«Он в таком состоянии уже почти не испытывает боли!» — говорил доктор маме с папой и Кирилл видел, что они начинают доктору верить. Вот и хорошо. Пусть они еще побудут с ним, посидят спокойно рядом, держа руки «семейным замком», пока это еще возможно. Это у них была такая игра, которую он придумал в первые месяцы болезни, когда и самому ему было очень плохо, и родители почти не выходили из состояния паники и страха за него, когда готовы были на любые жертвы, чтобы вылечить единственного сына. Три года они вытаскивали его из болезни, а он подтаскивал их друг к другу. У них не получилось, а вот у него — да, все-таки получилось! Кирилл подумал так и тут же устыдился: ну, это же не сам он придумал себе болезнь, ему ее дали потому, что он просил день и ночь: «Господи, сделай так, чтобы папа и мама не разводились! Возьми от меня все что хочешь, только помири их!» Наверное, у Бога не было другого средства их образумить, а то бы Он, конечно, обошелся и без Кирюшиной болезни. Но Кирилл не жалел о цене, которую заплатил за их примирение: вот уж чего он никак не хотел, на что не согласился бы, если бы его спросили, — так это остаться жить при разведенных папе и маме! В долгие часы без сна он иногда спрашивал себя, не зря ли он так настойчиво просил Бога любой ценой сохранить их семью? Он даже пытался представить себе, как это было бы, если бы он жил с одной мамой: у папы появились бы другие дети, и не было бы уже ни поездок вдвоем с отцом на рыбалку на дальние лесные озера, не было бы их дружной возни в гараже с папиной машиной, ни игры в шахматы по вечерам… А если бы он остался с отцом? Он даже представлять себе не хотел, как это, например, засыпая, не почувствовать, как мама, закончив свою возню на кухне, тихонько входит в его комнату, подтыкает ему одеяло и тихонько целует его в макушку, которую он предупредительно выставлял наружу перед тем как заснуть… Даже сейчас, когда все уже было в порядке, когда папа и мама снова любили друг друга и искали друг в друге поддержки, когда уже и младший братик Костик родился, Кириллу страшно было вспомнить о том времени, когда в семье каждый день звучало страшное военное слово «развод».

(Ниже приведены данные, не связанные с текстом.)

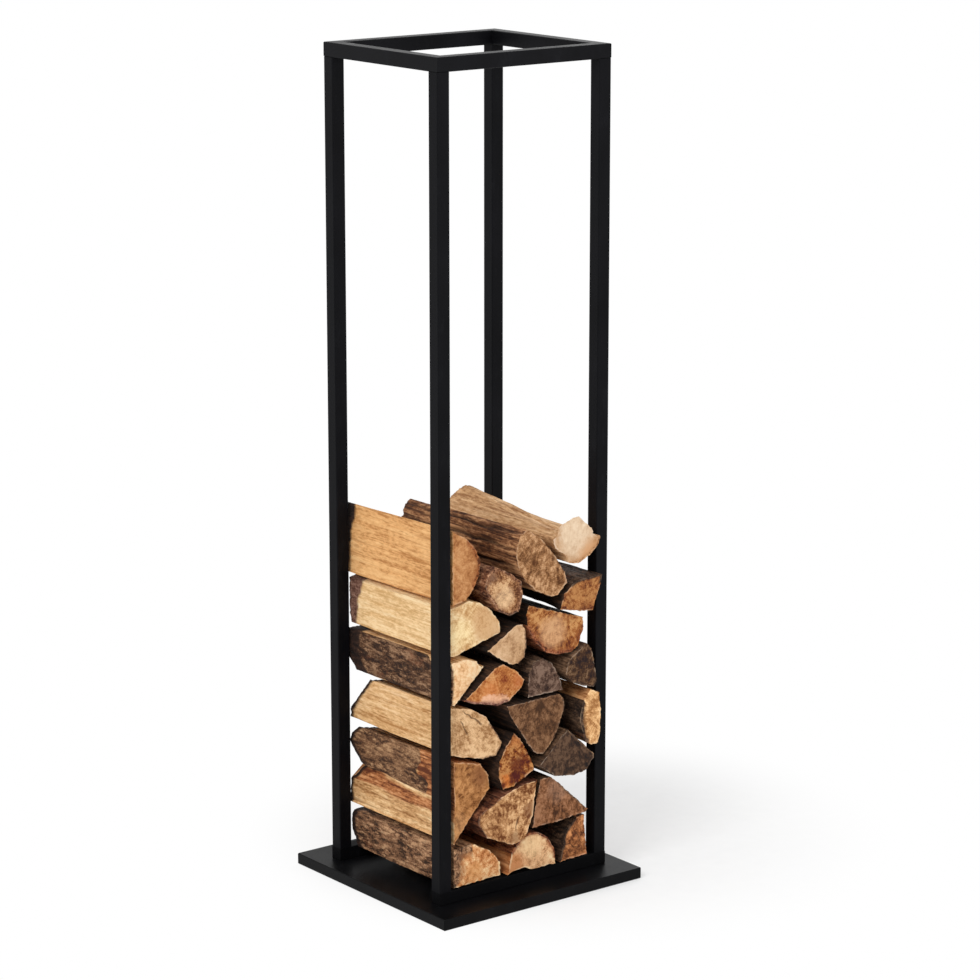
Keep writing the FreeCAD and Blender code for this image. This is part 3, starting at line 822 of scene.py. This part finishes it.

Мама и папа думают, что Кирилл стал таким верующим во время болезни, потому что он надеялся выпросить у Бога исцеления. Как бы не так! Ему просто некого больше было просить, чтобы папа с мамой помирились, кроме Бога. Бабушки и дедушки в этом деле были бессильны, да они и не пытались воздействовать на его родителей. Вот и пришлось решать эту проблему Кирюше с Богом…
И запутавшийся в каких-то взрослых тайнах отец, и гордая, оскорбленная и непримиримая мама, узнав о его болезни, так и кинулись друг к другу, забыв и об обидах, и о каких-то там тайнах. Все перестало для них иметь значение, кроме Кирюшиной болезни. Вот тогда-то он и придумал «семейный узел»: Кирилл берет за запястье мамину руку, мама — отца, а отец берет рукой запястье сына. Получается крепкий «семейный узел». Он приучил их тоже думать, что таким «узлом» они все могут удержать друг друга. Поняв, что они помирились, Кирюша не стал просить Господа об исцелении — он оставил это на Его усмотрение. Он даже слегка побаивался: вдруг он поправится, а они возьмут и снова начнут разводиться. Нет, он был хитрее! Он начал просить Бога о младшем братишке. «Если я уйду, а у них останется маленький, вроде как вместо меня, так они уж точно побоятся разводиться!» — сочинял он счастливое будущее для семьи. И Бог ему ответил — вскоре мама поняла, что будет ребенок. И папа ему очень обрадовался! Кирилл же понимал: каждый из родителей надеялся, что заботы о втором ребенке помогут другому пережить, если случится худшее. Кирюша ничуть за это на них не обижался — он-то знал, что не расстанется с ними, даже когда за ним придут! То есть он все равно будет их любить, даже еще крепче будет любить — оттуда. Но им-то, глупым, это не объяснишь… И вот Костик родился, и теперь ему уже полгода. Братишка еще маленький, но ручонки у него цепкие, хваткие и сильные, и если положить его ручку на мамино запястье, а мама возьмет папу, а папа — Кирилла, то узел получается очень крепкий. И вот он, Кирилл, уйдет — а узел-то и останется!